Many of the X-ray sources are revealed as elongated 'fuzzy blobs' coincident with some of the optical galaxies. Routine access to ultraviolet images is a first for the mission, allowing astronomers to learn much more about individual objects. Obtaining a ratio of the brightness of individual sources seen with different filters ('filter spectroscopy') gives indications on their temperature and composition. Using XMM-Newton to search for variability from sources such as these will enable astronomers to hunt for those elusive black holes thought to lurk at the centres of many galaxies.

Composite image of EPIC-PN false colour X-ray (left) and OM-V filter (right)
X-ray image of the Hickson galaxy group taken with the XMM X-ray telescopes compared to the optical image of the galaxies taken simultaneously with XMM's Optical Monitor telescope. The ability to record images simultaneously over a range of wavelengths is an important first for XMM, allowing new X-ray discoveries to be placed immediately in the context of more familiar images from the optical portion of the spectrum.

"The performance of our instrument is very much as we expected" says Keith Mason, Principal Investigator for the Optical Monitor. "We have worked for over a decade on this mission and it is very exciting having the first data. And the pictures really show all the value of the multi-wavelength approach of the XMM design."

HR1099 in an infernal waltz

HR 1099 is a sixth magnitude star located about a 100 light years from the Sun only just visible to the naked eye. Its formidable brightness in the EPIC-MOS image conceals in fact a binary pair. Whereas our Sun rotates in 30 days, these two stars are whizzing around each other in only 3 days.

PIC-MOS X-ray image of the field around star HR1099
X-ray image of the field around the bright star HR1099. This X-ray image also illustrates the collecting power of XMM, as many of the other X-ray sources in the image were hitherto unknown, or allow more detailed studies of these objects than before. HR1099 is a nearby star with a hot corona which is very active in X-rays.

The rapid motion causes a kind of infernal dynamo, twisting the stars' magnetic fields into contorted shapes. If one star resembles our own Sun, its partner is infinitely more active than our Sun. It is the scene of intense stellar flares and storms which astronomers believe are due to the release of magnetic energy as the fields untwist. Measuring the phenomena that are present greatly helps us understand the way our own Sun functions and its effects upon us. Again this X-ray image reveals many serendipitous sources, hitherto unknown.

Discovering the elements

The final two examples of the initial data collected by XMM-Newton take the form of spectra. They are provided by one of the two Reflection Grating Spectrometers (RGS). Just as in optical spectroscopy, different elements absorb and emit light at specific and unique points of the radiation spectrum. The RGS spread these out in the form of two "bananas", the two so-called 'spectral orders' of the instrument.
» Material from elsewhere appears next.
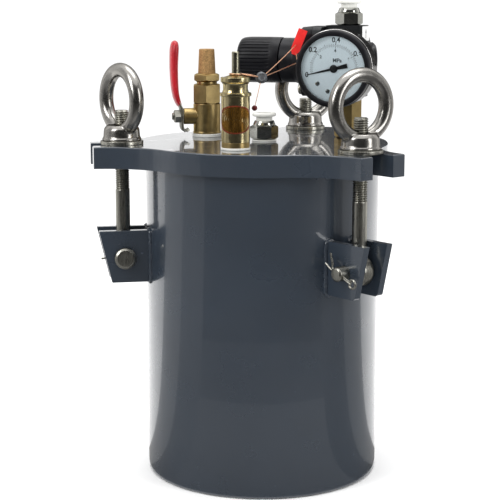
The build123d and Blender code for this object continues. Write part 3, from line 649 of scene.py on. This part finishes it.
NUT_LOW = low("eye_nut_left")
RING_RISE, RING_R, RING_BAR = 22.7, 16.5, 4.0
RING_DIRECTIONS = {"back": 25.0, "left": -54.0, "right": 33.0}


def eye_nut():
    """The eye nut on its bolt's axis, with its ring in the x-z plane; heights are absolute."""
    base = Axis((0, 0, 0))
    z = NUT_LOW
    foot = lathe("foot", base, [
        (0, z), (10.9, z), (11.0, z + 1.3), (10.3, z + 1.9), (10.1, z + 4.6), (9.9, z + 6.6), (8.4, z + 8.6),
        (0, z + 9.2),
    ], 96, 0.4)
    path = [base.at(RING_R * cos(t), 0, z + RING_RISE + RING_R * sin(t)) for t in
            (2 * pi * k / 120 for k in range(120))]
    ring = sweep("ring", path, round_section(RING_BAR, 40), closed=True, up=Vector((0, 1, 0)))
    nut = fuse(join("nut", foot, ring), 0.4, 5)
    bore = lathe("bore", base, [(0, z - 2), (4.06, z - 2), (4.06, z + RING_RISE), (0, z + RING_RISE)], 64, 0)
    return cut(nut, bore, 45)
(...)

Emission lines appear as distinct features in the rainbow of X-ray colours, acting as signatures that reveal a great deal of information to astronomers.

RGS spectrum of HR1099
RGS spectrum of the star known as HR1099. The spectrum illustrates the way the RGS works; it decomposes X-ray 'light' into its components, like a prism does with visible light. The inserted image shows what is referred to as a 'banana' image. The horizontal axis shows the detected X-ray photons (X-ray light particles) plotted as a function of the position on the detector (strip of nine CCDs) and as a function of the energy of the photons, as determined by the CCDs, along the vertical axis.
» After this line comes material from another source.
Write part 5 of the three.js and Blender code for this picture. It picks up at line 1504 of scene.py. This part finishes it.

The RGS spectra of HR 1099 are examples. The graphs display peaks or lines that correspond to the various elements present in the source. One can distinguish for instance the presence of different types of iron, oxygen carbon and neon. From the analysis of this data one can deduce the temperatures, densities, abundances and velocities of the different materials.

RGS spectrum of HR1099
The RGS spectrum of the star known as HR1099. This illustrates the wealth of detail offered by analysis of data obtained by the RGS instrument. The top panel shows the detected X-ray photons (X-ray light particles) plotted as a function of the position on the detector (strip of nine CCDs) along the horizontal axis and as a function of the energy of the photons, as determined by the CCDs along the vertical axis.Two bands can be seen, the bottom one which is the brightest is the so-called first spectral order, the top one is the second spectral order. The middle panel is a plot which shows the intensity or the number of detected photons along the vertical axis - versus their wavelength, a measure of their energy, along the horizontal axis.
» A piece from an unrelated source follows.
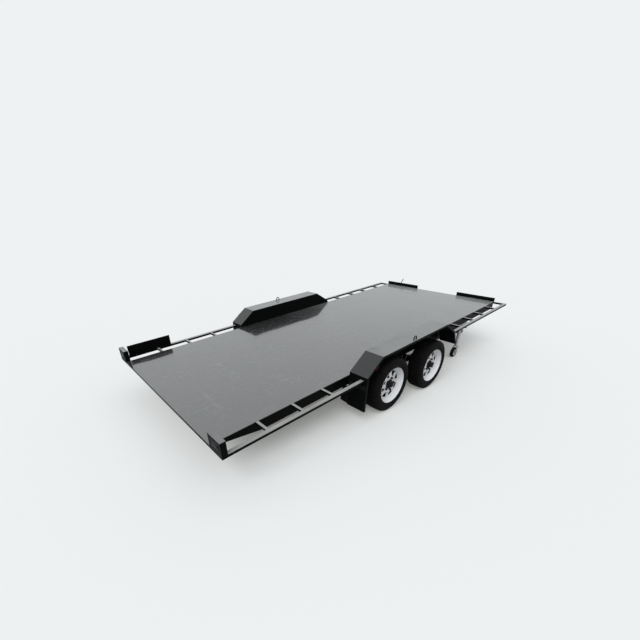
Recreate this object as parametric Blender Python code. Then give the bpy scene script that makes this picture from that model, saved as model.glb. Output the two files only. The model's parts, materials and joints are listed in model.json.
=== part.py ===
"""Tilt-bed car trailer with twin axles, as a Blender model.

Units are metres. +X points to the coupling, +Y to the trailer's left, +Z up, and the ground is z = 0.
The running gear (rails, axles, drawbar) is level. The bed turns on pins at the rear ends of the
chassis rails, and it is shown a little nose-up, held by the tilt ram. Pieces of the running gear are
placed from the middle of the axle group, and pieces of the bed from its rear edge and its top.
"""

from math import asin, atan2, cos, hypot, pi, radians, sin, sqrt, tan

import bmesh
import bpy
from mathutils import Matrix, Vector

# Clearances
SEAT = 0.0003
PIN_PLAY = 0.001

# How many flats a round piece has
WHEEL_STEPS = 24
HUB_STEPS = 16
RAM_STEPS = 16
PIN_STEPS = 12
BOLT_STEPS = 8

# Tyres and rims
AXLE_OFFSET = 0.408
RIM_RADIUS = 0.195
TYRE_WALL = 0.103
TYRE_WIDTH = 0.185
TYRE_GAP = 0.025
TYRE_BEAD = 0.06
TYRE_BELLY = 0.32
TYRE_SHOULDER = 0.27
SHOULDER_INSET = 0.006
TREAD_INSET = 0.028
TREAD_CROWN = 0.002
RIM_INSET = 0.010
RIM_WALL = 0.004
BEAD_DROP = 0.012
WELL_DROP = 0.030
DISC_INSET = 0.045
DISC_THICKNESS = 0.005
DISC_DISH = 0.006
DISC_RING = 0.034
DISC_RISE = 0.010
RIM_WINDOWS = 8
WINDOW_INNER = 0.097
WINDOW_OUTER = 0.147
WINDOW_BOW = 0.005
WINDOW_HALF = 0.030

# Hubs and axles
HUB_RADIUS = 0.052
HUB_STEP = 0.006
CAP_RADIUS = 0.040
CAP_NOSE_RADIUS = 0.032
HUB_NOSE = 0.038
DRUM_RADIUS = 0.125
DRUM_WIDTH = 0.050
DRUM_TO_DISC = 0.120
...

"Firstly, the nice separation of the two spectral order bands shows the resolution of the RGS CCDs is well up to expectations" comments Bert Brinkman, RGS Principal Investigator. "For the spectrometers as a whole, the resolution which is of prime importance, is exactly or marginally better than what we expected after the ground calibrations. The instruments promise a lot for the future."

All the images reveal hitherto unknown X-ray sources. Faint point sources barely perceptible with previous X-ray space telescopes appear in all their splendour. Understanding everything they show is somewhat premature since the XMM-Newton instruments have yet to be calibrated.

XMM Project Scientist Fred Jansen says: "As these are the very first astronomical data and we are already observing lots of new science, XMM-Newton holds a very clear promise for an exciting and scientific future." ESA's Director of Science Prof. Roger Bonnet is equally impressed. "I am amazed by the quality of the pictures as compared to previous X-ray missions. We see on them a lot of new sources, especially in the parts of the spectrum which correspond to the hottest temperatures and we see that the Universe is hotter than we thought and that many new sources are appearing. We are very hopeful that many more objects will be discovered and that by extending the temperature measurements of the Universe to many objects, we will have a much better picture of the history and the hectic behaviour of stars at the end of their life".

The Calibration and Performance Verification phase for XMM-Newton's science instruments is to begin on 3 March 2000, with routine science operations starting in June 2000.